Die Vernachlässigung hat womöglich auch damit zu tun, dass es gar nicht so einfach ist, das Phänomen genau zu erfassen und zu definieren. «Aufmerksamkeit hat viele unterschiedliche Facetten», bestätigt Diego D’Angelo, der an der Universität Würzburg ebenfalls zu Aufmerksamkeit forscht. «Ganz allgemein ist sie in der Strukturierung unserer Erfahrung involviert und bestimmt, wie wir einen Fokus setzen und Sinnzusammenhänge erfassen.»

Das Problem: Nicht immer sind dabei die gleichen Fähigkeiten im Spiel – «oft fühlt es sich auch ganz unterschiedlich an», aufmerksam zu sein. Manchmal wechseln wir zudem nahtlos von einer Form der Aufmerksamkeit zur anderen.

Letztlich auch wieder für den Arbeitgeber

So kann aufmerksam zu sein zum Beispiel bedeuten, besonders stark auf etwas zu fokussieren – mitunter stundenlang.
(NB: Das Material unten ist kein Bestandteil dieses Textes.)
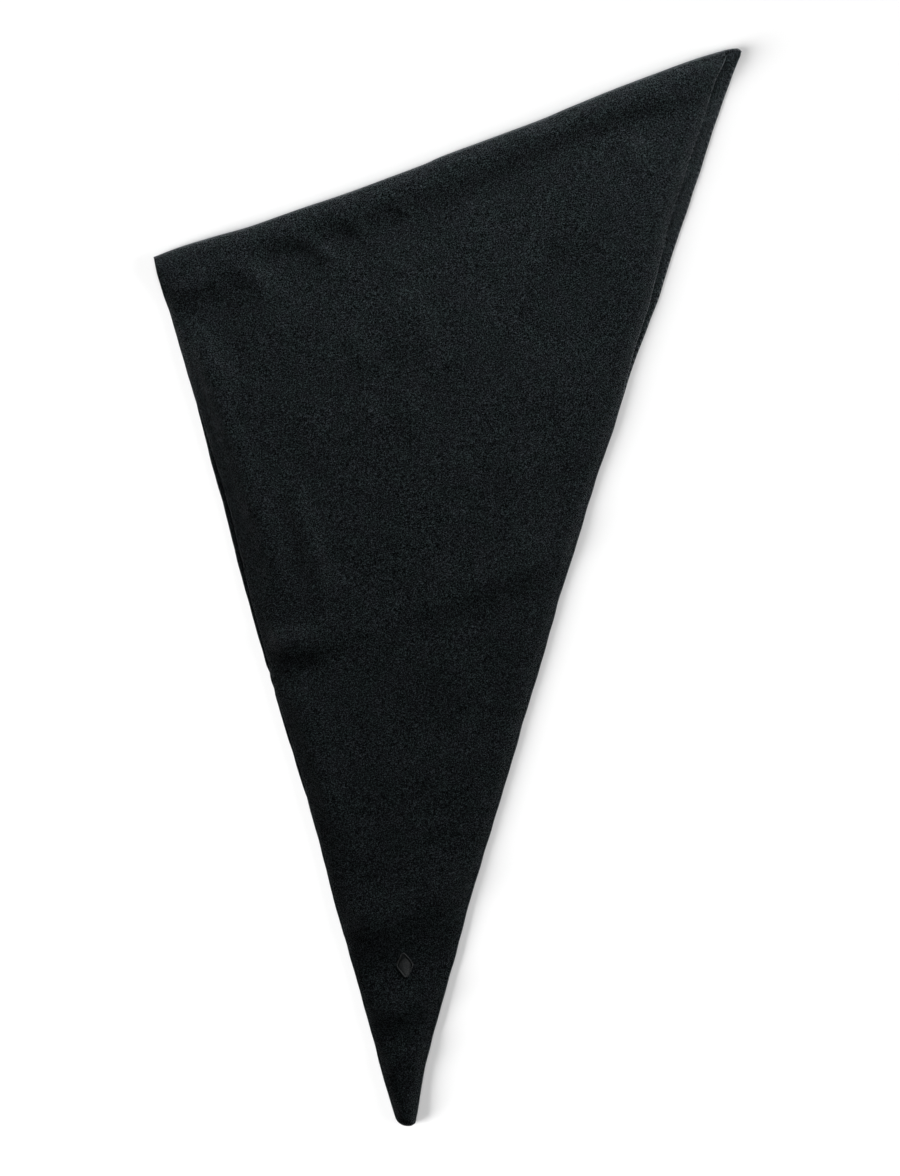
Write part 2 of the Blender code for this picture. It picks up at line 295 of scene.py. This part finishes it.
def section_ends(layer, value):
    """Ends of a row that lies value behind the top of the roll."""
    fade = np.exp(-((value / FOLD_FADE) ** 2))
    left, right = ends(layer, value)

    def down(x):
        offset = along(FOLD, "along", "out", x) - CLOTH / 2 - along(FOLD, "along", "radius", x)
        return value - offset * fade

    return ends(layer, down(left))[0], ends(layer, down(right))[1]


def lip_share(down):
    """How far the under layer sticks out on the right, from 0 for not at all to 1 near the fold."""
    return np.clip(along(LAYERS, "down", "upper_right", down) / 0.013, 0, 1)


def lip(down, x):
    """Height by which the under layer's lip on the right stands up off what it lies on."""
    inside = np.maximum(ends("under", down)[1] - x, 0) / 0.009
    shape = (1 - np.exp(-(inside**2))) * np.exp(-((inside / 4) ** 2))
    covered = np.clip((section_ends("upper", down)[1] + LIP_BLEND * 0.85 - x) / LIP_BLEND, 0, 1)
    sunk = LIP_SUNK * covered * covered * (3 - 2 * covered)
    return lip_share(down) * np.clip(down / 0.03, 0, 1) * np.maximum(LIP_RISE * shape - sunk, 0)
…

Wir richten den Fokus auf eine bestimmte Sache und blenden den Rest aus. Dies verlangt nach Anstrengung und Disziplin. Und ist etwa in der Arbeitswelt gefragt. «Es scheint dass, nur wer aufmerksam ist oder Aufmerksamkeit erlangt, in der mobilen, flexiblen und beschleunigten Leistungsgesellschaft mithalten kann», sagt Schmetkamp.

In anderen Fällen sei unsere Aufmerksamkeit dagegen eher «frei schwebend», erklärt sie. «Wir nehmen dabei vieles um uns herum gleichsam auf.» Das geschieht zum Beispiel, wenn wir mit ästhetischem Blick eine Landschaft betrachten, ohne ein bestimmtes Element herauszugreifen. Oder wenn wir ein Musikstück in all seinen Facetten auf uns einwirken lassen. Und wenn wir uns in Achtsamkeit üben.

«In der Meditation zielen viele Übungen darauf ab, die eigene Autonomie zu stärken und sich nicht von Ablenkungen forttreiben zu lassen.»Susanne Schmetkamp

Dabei sind dann ganz andere Fähigkeiten gefragt. «Wir widmen uns einer Sache um ihrer selbst willen und konzentrieren uns nicht auf ihre Funktion», sagt Schmetkamp und bringt einen Vergleich: Beim Spazieren durch den Wald können wir einen Baum in seiner Erhabenheit, seinem Platz im Gesamtgefüge oder seiner blossen Form erfassen. «Versuchen wir dagegen im Regen trocken nach Hause zu kommen, nehmen wir den Baum womöglich bloss in seiner Funktion als Regenschutz wahr.»

Gemäss Schmetkamp ist diese frei schwebende Aufmerksamkeit zentral für meditative und ästhetische Erfahrungen, bei denen wir eine ganzheitliche Perspektive einnehmen. «In der Meditation zielen darüber hinaus viele Übungen darauf ab, die eigene Autonomie zu stärken und sich nicht von Gedanken und Ablenkungen forttreiben zu lassen.»

Bedürfnis nach Freiheit

Darin erkennt sie auch ein Bedürfnis nach mehr Freiheit und versteht den Trend rund um Achtsamkeit als Gegenbewegung: Viele wollen sich dem ständigen Buhlen nach Aufmerksamkeit – durch die Werbung, unsere Mitmenschen, die Arbeit oder auch die eigenen Gefühle – entziehen. «Man kann diese Praktiken durchaus kritisch betrachten», relativiert sie aber. «Sie stehen oft selbst wiederum im Dienst der Leistungsgesellschaft, die unsere Aufmerksamkeit, verstanden als Fokus und Konzentration, stählen will.»